Layered Hydrogel with Controllable Surface Dissociation for Durable Lubrication

Developing bioinspired hydrogel materials with extraordinary lubrication, load-bearing, and antiwear property is necessary for durable lubricious implants or devices. Despite the extensive research focus on lubrication of hydrogel materials, achieving a balance between lubrication and load-bearing for the current system is commonly difficult because of their poor mechanical property. Herein, a cartilage-inspired layered hydrogel material composed of a soft and porous top layer and a robust bottom layer is easily prepared by employing an alkali-induced network dissociation strategy. The thickness of the top soft layer increases with extending the alkali treatment time, along with differential surface and cross-sectional morphologies and mechanical property. The top soft and porous layer ensures that the surface shows extremely low friction (coefficient of friction (COF) ∼ 0.009, 3 N; COF ∼ 0.035, 20 N) against a hard steel ball contact pair, while the bottom layer acts as an excellent load-bearing function.

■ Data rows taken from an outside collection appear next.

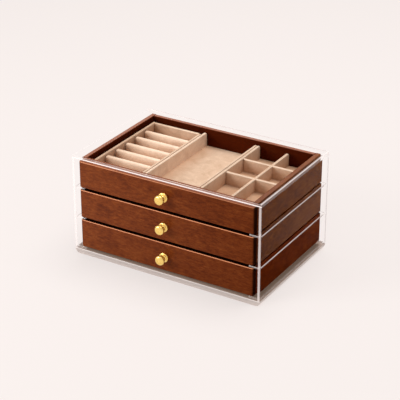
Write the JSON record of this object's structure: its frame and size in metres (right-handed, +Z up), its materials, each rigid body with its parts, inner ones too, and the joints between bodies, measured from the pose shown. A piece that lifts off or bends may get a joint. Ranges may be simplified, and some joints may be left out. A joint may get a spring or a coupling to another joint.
{
  "type": "ring box with drawers",
  "caption": "Clear acrylic jewellery case with sliding wooden drawers on side rails, brass knobs, and suede ring rolls and trays inside.",
  "frame": {"origin": "centre of the case's underside, where it rests on a table", "axes": "+X to the right across the width as seen from the front, +Z up; the knobs and the open side of the case face -Y"},
  "size_m": [0.24, 0.167, 0.122],
  "materials": {
    "clear_acrylic": "clear, polished",
    "walnut": "satin varnish over dark walnut",
    "suede": "napped, beige",
    "brass": "polished",
    "screw_steel": "plain"
  },
  "bodies": {
    "case": {"case_top": "clear_acrylic", "case_base": "clear_acrylic", "case_left_side": "clear_acrylic", "case_right_side": "clear_acrylic", "case_back": "clear_acrylic", "case_lower_left_rail": "clear_acrylic", "case_lower_right_rail": "clear_acrylic", "case_middle_left_rail": "clear_acrylic", "case_middle_right_rail": "clear_acrylic", "case_upper_left_rail": "clear_acrylic", "case_upper_right_rail": "clear_acrylic"},
    "top_drawer": {"top_drawer_front": "walnut", "top_drawer_left_side": "walnut", "top_drawer_right_side": "walnut", "top_drawer_back": "walnut", "top_drawer_bottom": "walnut", "top_drawer_knob": "brass", "top_drawer_knob_screw": "screw_steel", "ring_tray_base": "suede", "ring_tray_left_wall": "suede", "ring_tray_right_wall": "suede", "ring_tray_front_wall": "suede", "ring_tray_rear_wall": "suede", "ring_roll_1": "suede", "ring_roll_2": "suede", "ring_roll_3": "suede", "ring_roll_4": "suede", "ring_roll_5": "suede", "centre_tray_base": "suede", "centre_tray_left_wall": "suede", "centre_tray_right_wall": "suede", "compartment_tray_base": "suede", "compartment_tray_left_wall": "suede", "compartment_tray_right_wall": "suede", "compartment_long_divider": "suede", "compartment_rear_divider": "suede", "compartment_front_divider": "suede"},
    "middle_drawer": {"middle_drawer_front": "walnut", "middle_drawer_left_side": "walnut", "middle_drawer_right_side": "walnut", "middle_drawer_back": "walnut", "middle_drawer_bottom": "walnut", "middle_drawer_knob": "brass", "middle_drawer_knob_screw": "screw_steel", "middle_drawer_lining": "suede", "middle_drawer_left_divider": "suede", "middle_drawer_right_divider": "suede", "middle_drawer_cross_divider": "suede"},
    "bottom_drawer": {"bottom_drawer_front": "walnut", "bottom_drawer_left_side": "walnut", "bottom_drawer_right_side": "walnut", "bottom_drawer_back": "walnut", "bottom_drawer_bottom": "walnut", "bottom_drawer_knob": "brass", "bottom_drawer_knob_screw": "screw_steel", "bottom_drawer_lining": "suede", "bottom_drawer_divider": "suede"}
  },
  "joints": [
    {"name": "top_drawer_slide", "type": "slide", "parent": "case", "child": "top_drawer", "axis": [0, -1, 0], "range_m": [0, 0.12]},
    {"name": "middle_drawer_slide", "type": "slide", "parent": "case", "child": "middle_drawer", "axis": [0, -1, 0], "range_m": [0, 0.12]},
    {"name": "bottom_drawer_slide", "type": "slide", "parent": "case", "child": "bottom_drawer", "axis": [0, -1, 0], "range_m": [0, 0.12]}
  ]
}
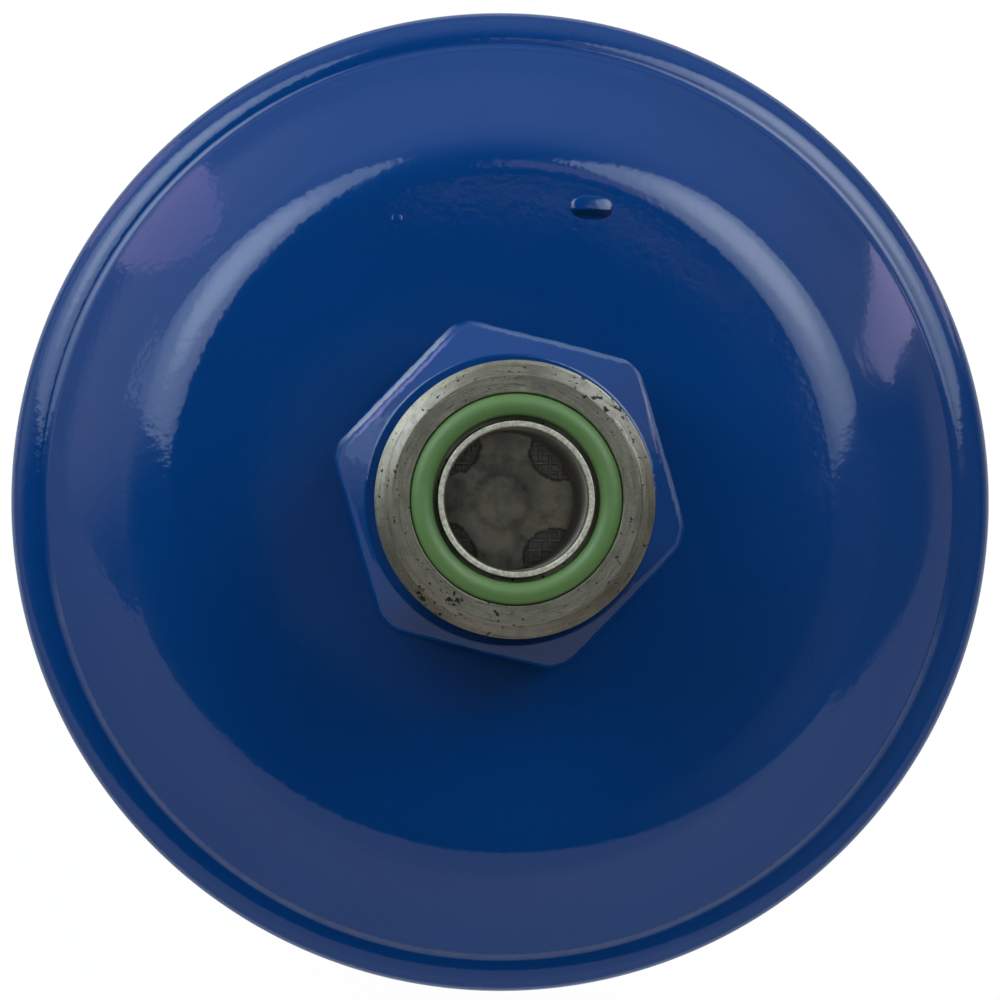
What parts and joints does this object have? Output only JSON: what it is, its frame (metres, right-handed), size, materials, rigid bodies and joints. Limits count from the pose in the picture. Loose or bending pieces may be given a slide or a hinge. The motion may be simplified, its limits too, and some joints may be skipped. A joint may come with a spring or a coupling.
{
  "type": "inline filter drier",
  "caption": "Blue steel filter drier that is screwed into a refrigerant line by the face-seal fitting at each end and dries and filters what flows through it.",
  "frame": {"origin": "on the axis, at the lowest plane of the inlet O-ring, on which the drier stands", "axes": "+Z along the axis from the inlet to the outlet end, which the picture shows; +X to the right and +Y up in the picture"},
  "size_m": [0.0762, 0.0762, 0.166],
  "materials": {
    "blue_paint": "glossy powder coat with a fine orange peel",
    "bare_steel": "turned, dulled by oil, with dark pits",
    "green_seal": "satin",
    "copper": "brazed, dull",
    "stamped_steel": "dull grey, stained",
    "woven_wire": "fine plain weave",
    "spring_steel": "drawn wire, oiled",
    "felt": "pressed felt",
    "moulded_desiccant": "matte, granular"
  },
  "bodies": {
    "root": {"shell": "blue_paint", "outlet_end_cap": "blue_paint", "inlet_end_cap": "blue_paint", "outlet_seam_weld": "blue_paint", "inlet_seam_weld": "blue_paint", "outlet_fitting": "bare_steel", "inlet_fitting": "bare_steel", "outlet_o_ring": "green_seal", "inlet_o_ring": "green_seal", "outlet_braze_ring": "copper", "inlet_braze_ring": "copper", "perforated_plate": "stamped_steel", "spring_plate": "stamped_steel", "outlet_wire_screen": "woven_wire", "core_spring": "spring_steel", "outlet_filter_pad": "felt", "inlet_cushion_pad": "felt", "desiccant_core": "moulded_desiccant"}
  },
  "joints": []
}
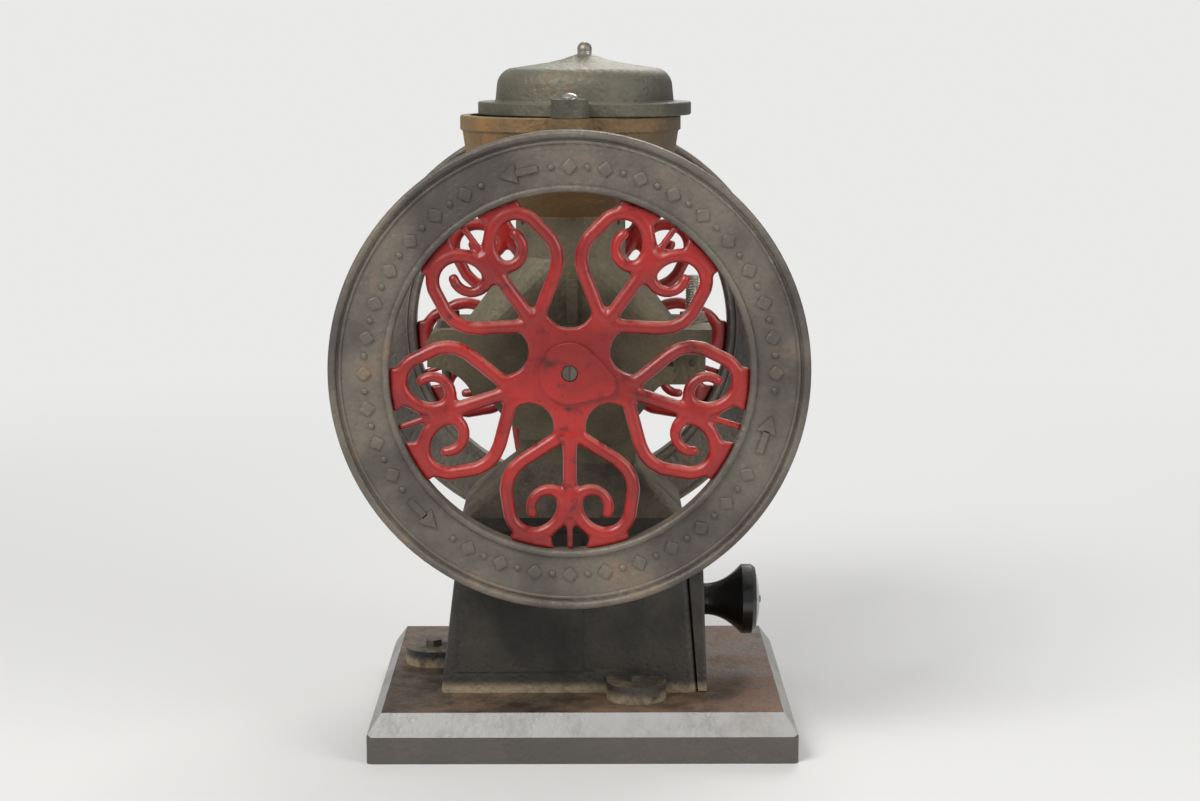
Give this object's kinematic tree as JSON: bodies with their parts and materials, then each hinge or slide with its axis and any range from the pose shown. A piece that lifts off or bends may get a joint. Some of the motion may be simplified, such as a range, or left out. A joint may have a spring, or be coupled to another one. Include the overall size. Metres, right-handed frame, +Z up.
{
  "type": "coffee grinder",
  "caption": "Hand-cranked cast iron coffee mill: fly wheels on a cross axle, lidded hopper above, front drawer with a round knob, flat base.",
  "frame": {"origin": "middle of the base's underside, on the table", "axes": "+Z up; +X forward, the way the drawer pulls out; the axle lies along Y, with the crank handle on the +Y wheel"},
  "size_m": [0.23, 0.2652, 0.3497],
  "materials": {
    "iron_base": "rust-browned cast iron, worn bright at the chamfer",
    "iron_house": "dark sand-cast iron, matt",
    "iron_body": "olive grey sand-cast iron, dusty",
    "iron_hopper": "ochre rusted cast iron",
    "iron_lid": "olive grey cast iron with ochre rust at its edges",
    "iron_rim": "weathered grey iron, beads worn to beige brown",
    "red_paint": "thick glossy red enamel with dust",
    "steel_dark": "dull dark steel",
    "steel_bright": "bright worn steel",
    "bronze": "dull bearing bronze",
    "tin": "dull grey sheet metal",
    "black": "gloss black lacquer over turned wood"
  },
  "bodies": {
    "body": {"base_plate": "iron_base", "drawer_housing": "iron_house", "foot_bolts": "steel_dark", "lower_casting": "iron_body", "upper_casting": "iron_body", "flange_bolts": "steel_dark", "clamp_pin": "steel_dark", "clamp_stud": "steel_bright", "clamp_nut": "steel_bright", "bushes": "bronze", "fixed_burr": "steel_dark", "burr_screws": "steel_dark", "hopper": "iron_hopper", "hopper_screws": "steel_dark", "lid_screw": "steel_bright"},
    "wheels": {"axle": "steel_dark", "feed_worm": "steel_dark", "turning_burr": "steel_dark", "near_rim": "iron_rim", "near_scrolls": "red_paint", "near_hub": "red_paint", "near_cover": "red_paint", "far_rim": "iron_rim", "far_scrolls": "red_paint", "far_hub": "red_paint", "far_cover": "red_paint", "hub_pins": "steel_dark", "hub_screws": "steel_dark", "handle_spindle": "steel_dark"},
    "grip": {"handle_grip": "black"},
    "drawer": {"drawer_tray": "tin", "drawer_front": "iron_house", "drawer_knob": "black", "knob_screw": "steel_dark"},
    "lid": {"lid": "iron_lid", "lid_finial": "steel_bright"}
  },
  "joints": [
    {"name": "wheel_turn", "type": "hinge", "parent": "body", "child": "wheels", "pos_m": [-0.006, 0, 0.194], "axis": [0, -1, 0], "continuous": true},
    {"name": "grip_turn", "type": "hinge", "parent": "wheels", "child": "grip", "pos_m": [-0.006, 0.13, 0.095], "axis": [0, 1, 0], "continuous": true},
    {"name": "drawer_slide", "type": "slide", "parent": "body", "child": "drawer", "axis": [1, 0, 0], "range_m": [0, 0.1]},
    {"name": "lid_turn", "type": "hinge", "parent": "body", "child": "lid", "pos_m": [-0.006, -0.059, 0.3133], "axis": [0, 0, 1], "range_deg": [-110, 7]}
  ]
}
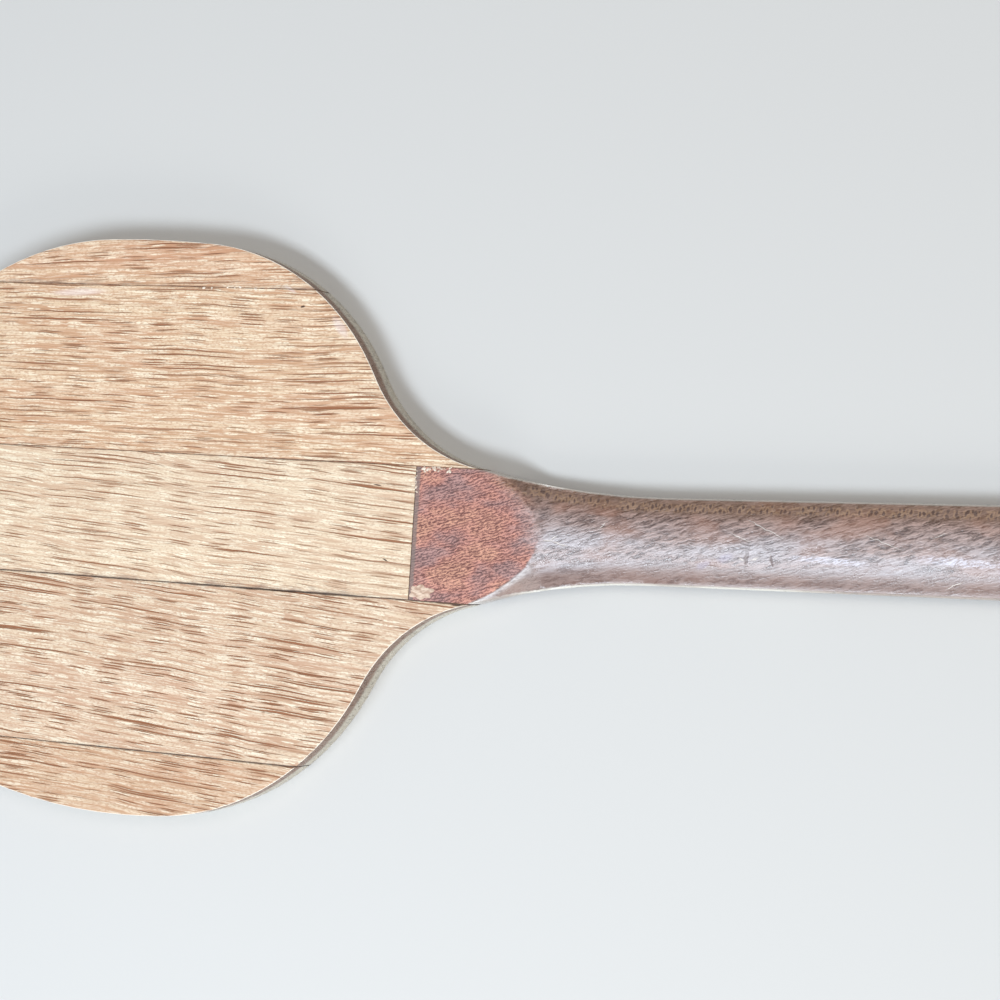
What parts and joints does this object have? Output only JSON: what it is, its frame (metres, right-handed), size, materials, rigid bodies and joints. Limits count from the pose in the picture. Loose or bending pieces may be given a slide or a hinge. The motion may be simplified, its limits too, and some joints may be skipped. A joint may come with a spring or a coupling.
{
  "type": "wooden paddle bat",
  "caption": "Solid wooden paddle bat: a round head of edge-glued oak strips with a let-in mahogany handle and a rounded grip.",
  "frame": {"origin": "middle of the round head, on its back face", "axes": "+X along the handle's axis from the head to the butt, +Z out of the front face, +Y towards the head's upper side"},
  "size_m": [0.4425, 0.199, 0.011],
  "materials": {
    "oak": "red oak, planed and left bare, open pores, dry satin",
    "mahogany": "matte on the flat tongue, polished by handling on the grip",
    "beech": "bare turned dowel"
  },
  "bodies": {
    "root": {"strip_outer_upper": "oak", "strip_inner_upper": "oak", "strip_centre": "oak", "strip_inner_lower": "oak", "strip_outer_lower": "oak", "handle": "mahogany", "dowel_upper": "beech", "dowel_lower": "beech"}
  },
  "joints": []
}
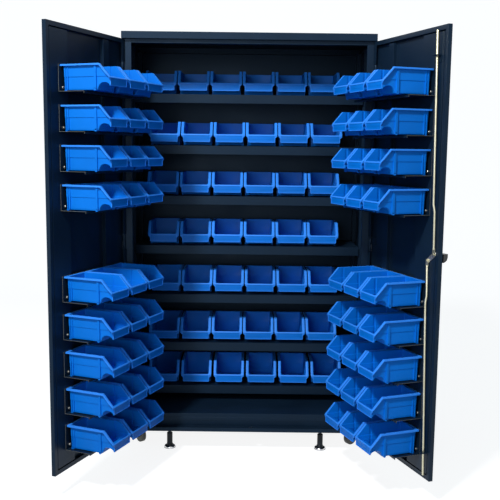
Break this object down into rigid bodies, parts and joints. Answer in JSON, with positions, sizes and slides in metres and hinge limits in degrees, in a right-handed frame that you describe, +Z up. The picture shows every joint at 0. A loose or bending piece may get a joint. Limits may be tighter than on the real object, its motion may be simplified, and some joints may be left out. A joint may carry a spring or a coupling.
{
  "type": "parts bin cabinet",
  "caption": "Tall steel parts cabinet with hopper bins on shelves and on trays inside both hinged doors, a turn handle with locking rods, levelling feet and casters.",
  "frame": {"origin": "on the floor below the middle of the front opening, in the plane of the cabinet's front frame", "axes": "+X to the right seen from the front, +Y into the cabinet, +Z up"},
  "size_m": [1.6913, 1.1825, 2.091],
  "materials": {
    "cabinet_paint": "textured near-black navy powder coat",
    "bin_plastic": "moulded bright blue polypropylene, satin",
    "zinc_plate": "bright zinc plate",
    "chrome_plate": "plated levelling foot",
    "wheel_rubber": "dark grey moulded rubber tread",
    "handle_paint": "black painted die casting"
  },
  "bodies": {
    "cabinet": {"left_side_panel": "cabinet_paint", "right_side_panel": "cabinet_paint", "back_panel": "cabinet_paint", "top_cover": "cabinet_paint", "header_rail": "cabinet_paint", "sill_rail": "cabinet_paint", "floor_panel": "cabinet_paint", "base_long_rails": "cabinet_paint", "base_cross_rails": "cabinet_paint", "shelf_uprights": "cabinet_paint", "shelf_clips": "zinc_plate", "shelf_1": "cabinet_paint", "shelf_2": "cabinet_paint", "shelf_3": "cabinet_paint", "shelf_4": "cabinet_paint", "shelf_5": "cabinet_paint", "shelf_6": "cabinet_paint", "shelf_7": "cabinet_paint", "frame_hinge_leaves": "cabinet_paint", "caster_plates": "zinc_plate", "rear_caster_forks": "zinc_plate", "foot_nuts": "zinc_plate"},
    "left_door": {"left_door": "cabinet_paint", "left_door_stiffeners": "cabinet_paint", "left_bin_trays": "cabinet_paint", "left_tray_bolts": "zinc_plate", "left_door_hinges": "cabinet_paint"},
    "right_door": {"right_door": "cabinet_paint", "right_door_stiffener": "cabinet_paint", "lock_channel": "cabinet_paint", "right_bin_trays": "cabinet_paint", "right_tray_bolts": "zinc_plate", "right_door_hinges": "cabinet_paint", "rod_guides": "zinc_plate", "lock_housing": "handle_paint"},
    "handle": {"handle": "handle_paint", "lock_cam": "zinc_plate"},
    "upper_rod": {"upper_rod": "zinc_plate"},
    "lower_rod": {"lower_rod": "zinc_plate"},
    "shelf_1_bins": {"shelf_1_bins": "bin_plastic"},
    "shelf_2_bins": {"shelf_2_bins": "bin_plastic"},
    "shelf_3_bins": {"shelf_3_bins": "bin_plastic"},
    "shelf_4_bins": {"shelf_4_bins": "bin_plastic"},
    "shelf_5_bins": {"shelf_5_bins": "bin_plastic"},
    "shelf_6_bins": {"shelf_6_bins": "bin_plastic"},
    "shelf_7_bins": {"shelf_7_bins": "bin_plastic"},
    "left_upper_bins": {"left_upper_bins": "bin_plastic"},
    "left_lower_bins": {"left_lower_bins": "bin_plastic"},
    "right_upper_bins": {"right_upper_bins": "bin_plastic"},
    "right_lower_bins": {"right_lower_bins": "bin_plastic"},
    "front_left_foot": {"front_left_foot": "chrome_plate"},
    "front_left_wheel": {"front_left_wheel": "wheel_rubber"},
    "front_left_fork": {"front_left_fork": "zinc_plate"},
    "front_right_foot": {"front_right_foot": "chrome_plate"},
    "front_right_wheel": {"front_right_wheel": "wheel_rubber"},
    "front_right_fork": {"front_right_fork": "zinc_plate"},
    "rear_left_foot": {"rear_left_foot": "chrome_plate"},
    "rear_left_wheel": {"rear_left_wheel": "wheel_rubber"},
    "rear_right_foot": {"rear_right_foot": "chrome_plate"},
    "rear_right_wheel": {"rear_right_wheel": "wheel_rubber"}
  },
  "joints": [
    {"name": "left_door_hinge", "type": "hinge", "parent": "cabinet", "child": "left_door", "pos_m": [-0.606, -0.0105, 1.084], "axis": [0, 0, -1], "range_deg": [-112, 63]},
    {"name": "right_door_hinge", "type": "hinge", "parent": "cabinet", "child": "right_door", "pos_m": [0.606, -0.0105, 1.084], "axis": [0, 0, 1], "range_deg": [-110.3, 64.7]},
    {"name": "handle_turn", "type": "hinge", "parent": "right_door", "child": "handle", "pos_m": [0.79734, -0.52775, 1.094], "axis": [0.9379, 0.3469, 0], "range_deg": [-53.5, 0]},
    {"name": "upper_rod_slide", "type": "slide", "parent": "right_door", "child": "upper_rod", "axis": [0.0113, -0.0306, -0.9995], "range_m": [-0.01175, 0]},
    {"name": "lower_rod_slide", "type": "slide", "parent": "right_door", "child": "lower_rod", "axis": [-0.0171, 0.0461, 0.9988], "range_m": [-0.01175, 0]},
    {"name": "shelf_1_bins_slide", "type": "slide", "parent": "cabinet", "child": "shelf_1_bins", "axis": [0, -1, 0], "range_m": [0, 0.24]},
    {"name": "shelf_2_bins_slide", "type": "slide", "parent": "cabinet", "child": "shelf_2_bins", "axis": [0, -1, 0], "range_m": [0, 0.24]},
    {"name": "shelf_3_bins_slide", "type": "slide", "parent": "cabinet", "child": "shelf_3_bins", "axis": [0, -1, 0], "range_m": [0, 0.24]},
    {"name": "shelf_4_bins_slide", "type": "slide", "parent": "cabinet", "child": "shelf_4_bins", "axis": [0, -1, 0], "range_m": [0, 0.24]},
    {"name": "shelf_5_bins_slide", "type": "slide", "parent": "cabinet", "child": "shelf_5_bins", "axis": [0, -1, 0], "range_m": [0, 0.24]},
    {"name": "shelf_6_bins_slide", "type": "slide", "parent": "cabinet", "child": "shelf_6_bins", "axis": [0, -1, 0], "range_m": [0, 0.24]},
    {"name": "shelf_7_bins_slide", "type": "slide", "parent": "cabinet", "child": "shelf_7_bins", "axis": [0, -1, 0], "range_m": [0, 0.24]},
    {"name": "left_upper_bins_slide", "type": "slide", "parent": "left_door", "child": "left_upper_bins", "axis": [0.9272, -0.3746, 0], "range_m": [0, 0.24]},
    {"name": "left_lower_bins_slide", "type": "slide", "parent": "left_door", "child": "left_lower_bins", "axis": [0.9272, -0.3746, 0], "range_m": [0, 0.24]},
    {"name": "right_upper_bins_slide", "type": "slide", "parent": "right_door", "child": "right_upper_bins", "axis": [-0.9379, -0.3469, 0], "range_m": [0, 0.24]},
    {"name": "right_lower_bins_slide", "type": "slide", "parent": "right_door", "child": "right_lower_bins", "axis": [-0.9379, -0.3469, 0], "range_m": [0, 0.24]},
    {"name": "front_left_foot_height", "type": "slide", "parent": "cabinet", "child": "front_left_foot", "axis": [0, 0, 1], "range_m": [-0.01, 0.015]},
    {"name": "front_left_fork_swivel", "type": "hinge", "parent": "cabinet", "child": "front_left_fork", "pos_m": [-0.535, 0.115, 0.08], "axis": [0, 0, 1], "continuous": true},
    {"name": "front_left_wheel_spin", "type": "hinge", "parent": "front_left_fork", "child": "front_left_wheel", "pos_m": [-0.55101, 0.13549, 0.041], "axis": [0.788, 0.6157, 0], "continuous": true},
    {"name": "front_right_foot_height", "type": "slide", "parent": "cabinet", "child": "front_right_foot", "axis": [0, 0, 1], "range_m": [-0.01, 0.015]},
    {"name": "front_right_fork_swivel", "type": "hinge", "parent": "cabinet", "child": "front_right_fork", "pos_m": [0.535, 0.115, 0.08], "axis": [0, 0, 1], "continuous": true},
    {"name": "front_right_wheel_spin", "type": "hinge", "parent": "front_right_fork", "child": "front_right_wheel", "pos_m": [0.55549, 0.13101, 0.041], "axis": [0.6157, -0.788, 0], "continuous": true},
    {"name": "rear_left_foot_height", "type": "slide", "parent": "cabinet", "child": "rear_left_foot", "axis": [0, 0, 1], "range_m": [-0.01, 0.015]},
    {"name": "rear_left_wheel_spin", "type": "hinge", "parent": "cabinet", "child": "rear_left_wheel", "pos_m": [-0.535, 0.517, 0.041], "axis": [1, 0, 0], "continuous": true},
    {"name": "rear_right_foot_height", "type": "slide", "parent": "cabinet", "child": "rear_right_foot", "axis": [0, 0, 1], "range_m": [-0.01, 0.015]},
    {"name": "rear_right_wheel_spin", "type": "hinge", "parent": "cabinet", "child": "rear_right_wheel", "pos_m": [0.535, 0.517, 0.041], "axis": [1, 0, 0], "continuous": true}
  ],
  "couplings": [
    {"joint": "upper_rod_slide", "follows": "handle_turn", "m_per_rad": 0.012584},
    {"joint": "lower_rod_slide", "follows": "handle_turn", "m_per_rad": 0.012584}
  ]
}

Therefore, the layered hydrogels can achieve extraordinary wear resistance features, resulting from a combination of surface lubrication and bottom load-bearing. It is demonstrated that the method can be used to develop a layered hydrogel lubrication catheter, for which both of its inner and outer surfaces exhibit a slippery feature. The extraordinary lubricious performance of the layered hydrogels implies their potential application in the field of tissue engineering and medical devices.